The Sentinel Margin: Intraoperative ex-vivo Specimen Mapping Using Relative Fluorescence Intensity. Clinical cancer research : an official journal of the American Association for Cancer Research van Keulen, S., Nishio, N., Birkeland, A., Fakurnejad, S., Martin, B. A., Forouzanfar, T., Cunanan, K., Colevas, A. D., van den Berg, N. S., Rosenthal, E. L. 2019

Abstract

PURPOSE: Despite major advancements in surgical oncology, the positive margin rate for primary head and neck cancer resection remains around 15-30%. In particular, the deep surface margin is the most challenging to adequately assess.
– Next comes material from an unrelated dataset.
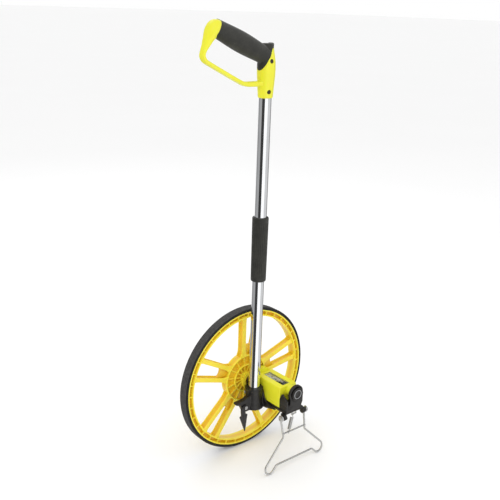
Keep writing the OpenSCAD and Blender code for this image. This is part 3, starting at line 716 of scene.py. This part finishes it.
def start_pointer():
    """Barbed arrow, turned a little about its screw, that marks where the wheel meets the ground."""
    out = -span("start_pointer")[0].y
    place = side_plane(POINTER.x, 0, POINTER.z) @ Matrix.Rotation(math.radians(7), 4, "Z")
    eye = [(5.5 * math.cos(a), 5.5 * math.sin(a)) for a in (math.radians(15 * k - 75) for k in range(12))]
    shaft = [(-7, 4), (-12, -2), (-12, -15.5), (-16.5, -17.5), (-6.5, -57), (3.5, -17.5), (-1, -15.5),
             (-1, -6)]
    bm = bmesh.new()
    prism(bm, eye + shaft, [0] * len(eye) + [1.5, 3, 1, 0.8, 0.6, 0.8, 0.8, 0.4], out - 3, out, place, 0.45)
    spine = [(-7.4, -4), (-7.6, -20), (-6.6, -48), (-5.6, -20), (-5.8, -4)]
    prism(bm, spine, 0.3, out - 1, out + 0.45, place, 0.3)
    piece("pointer_arrow", bm, "frame", "black_plastic", ["start_pointer"])


# ---- Counter ---------------------------------------------------------------------------------

# Distances outboard of the mid plane, the end block's height, and the collar and barrel.
CASE_END = -span("counter_bearings")[0].y
END = CASE_END + 23
END_TOP = -22
COLLAR_R = 18.5
COLLAR_DEEP = 7
BARREL_R = 11


def housing():
    """Counter case with soft edges, a raised lid line and a recess for the window."""
    left, right = BOX_LOW.x, BOX_HIGH.x
    low, top = BOX_LOW.z - WHEEL_R, BOX_HIGH.z - WHEEL_R
    inner, outer = -BOX_HIGH.y, CASE_END
    outline = [(left, low), (right, low), (right, top), (left, top)]
    bm = bmesh.new()
    prism(bm, outline, [1.8, 1.8, 3.2, 3.2], inner, outer, AXLE, 1.5, 5)
    obj = as_object(bm)
    carve(obj, slab, (left + 2, low - 1, inner + 2), (right - 2, top - 1.9, outer - 1.9), AXLE, 1, 0.3)
    lens_low, lens_high = span("counter_window")
    near, far, half = -lens_high.y, -lens_low.y, 7.8
    carve(obj, slab, (SHAFT.x - half, top - 6, near + 1.5), (SHAFT.x + half, top + 2, far - 1.5),
          AXLE, 0.2, 0.8)
    carve(obj, slab, (lens_low.x - 0.1, top - 1.25, near - 0.1), (lens_high.x + 0.1, top + 2, far + 0.1),
          AXLE, 0.1, 0.6)
    for start, stop in ((left - 2, left + 0.5), (right - 0.5, right + 2)):
        carve(obj, slab, (start, low + 6, inner + 9), (stop, low + 6.7, outer - 9), AXLE, 0.1, 0.1)
    piece("counter_case", obj, "frame", "housing_yellow", ["counter_housing"], 30)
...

Inadequate margins are directly correlated to poor survival, and as such, mitigation of these rates is critical to improve patient outcomes. We have developed an ex vivo imaging strategy that utilizes fluorescence intensity-peaks (relative to background signal) of an injected anti-epidermal growth factor receptor antibody conjugated to a fluorescent probe to locate potential close or positive margins on the deep surface of the resected tumor specimen.EXPERIMENTAL DESIGN: Twelve patients with head and neck cancer scheduled for surgery received systemic administration of a tumor-specific contrast-agent (panitumumab-IRDye800). After surgical resection, the tumor specimen was imaged using a fluorescence imager. The three highest fluorescence intensity-peaks on the deep surface of the specimen were isolated and correlated to histology to determine the margin distance at these regions.RESULTS: Relative fluorescence peak-intensities identified the closest margin on the deep surface of the specimen within 2.5 minutes. The highest intensity-peak consistently (100%) detected the closest margin to the tumor. The difference in tumor margin distance between the first and second highest fluorescence intensity-peak averaged 2.1±1.4mm. The tumor-margin difference between the second and third highest peak averaged 1.6±0.6mm.CONCLUSIONS: Fluorescence intensity-peaks can identify the region on the specimen where tumor is closest to specimen's edge on the deep surface. This technique could have broad applications in obtaining adequate margins in oncological surgery.